* _PROBLEM TO SOLVE_: Make an exact copy of the listing below.

──────── SOURCE MATERIAL

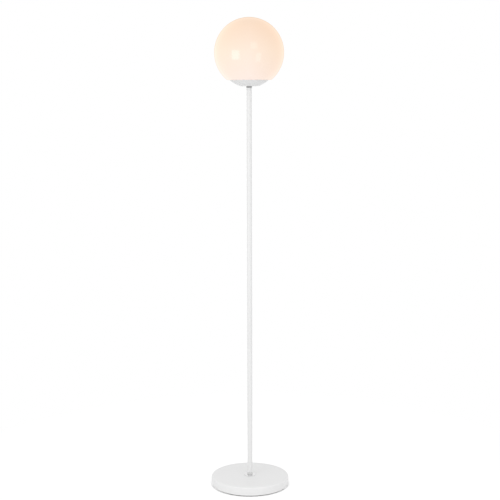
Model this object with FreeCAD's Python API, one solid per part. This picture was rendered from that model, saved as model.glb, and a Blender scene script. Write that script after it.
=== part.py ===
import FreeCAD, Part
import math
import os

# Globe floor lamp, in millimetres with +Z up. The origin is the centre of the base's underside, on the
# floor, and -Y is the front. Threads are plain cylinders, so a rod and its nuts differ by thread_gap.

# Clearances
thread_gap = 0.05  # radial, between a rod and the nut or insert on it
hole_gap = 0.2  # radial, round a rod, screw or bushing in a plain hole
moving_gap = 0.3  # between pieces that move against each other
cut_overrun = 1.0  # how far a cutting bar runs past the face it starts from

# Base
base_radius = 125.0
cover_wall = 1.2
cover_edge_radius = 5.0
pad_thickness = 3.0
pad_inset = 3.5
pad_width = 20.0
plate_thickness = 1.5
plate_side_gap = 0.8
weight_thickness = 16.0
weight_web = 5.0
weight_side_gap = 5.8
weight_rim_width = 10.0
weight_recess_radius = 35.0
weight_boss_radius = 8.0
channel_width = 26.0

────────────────

* _COMPLETE RESPONSE_:
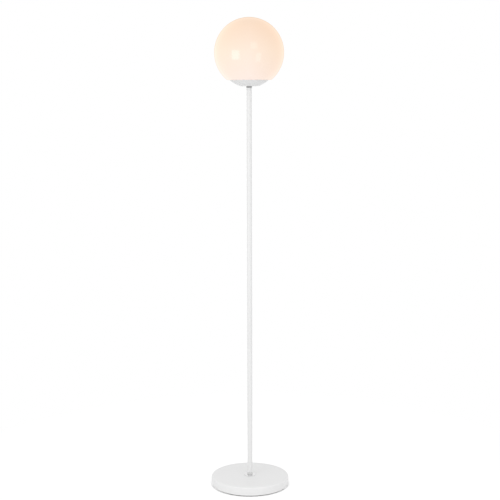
Model this object with FreeCAD's Python API, one solid per part. This picture was rendered from that model, saved as model.glb, and a Blender scene script. Write that script after it.
=== part.py ===
import FreeCAD, Part
import math
import os

# Globe floor lamp, in millimetres with +Z up. The origin is the centre of the base's underside, on the
# floor, and -Y is the front. Threads are plain cylinders, so a rod and its nuts differ by thread_gap.

# Clearances
thread_gap = 0.05  # radial, between a rod and the nut or insert on it
hole_gap = 0.2  # radial, round a rod, screw or bushing in a plain hole
moving_gap = 0.3  # between pieces that move against each other
cut_overrun = 1.0  # how far a cutting bar runs past the face it starts from

# Base
base_radius = 125.0
cover_wall = 1.2
cover_edge_radius = 5.0
pad_thickness = 3.0
pad_inset = 3.5
pad_width = 20.0
plate_thickness = 1.5
plate_side_gap = 0.8
weight_thickness = 16.0
weight_web = 5.0
weight_side_gap = 5.8
weight_rim_width = 10.0
weight_recess_radius = 35.0
weight_boss_radius = 8.0
channel_width = 26.0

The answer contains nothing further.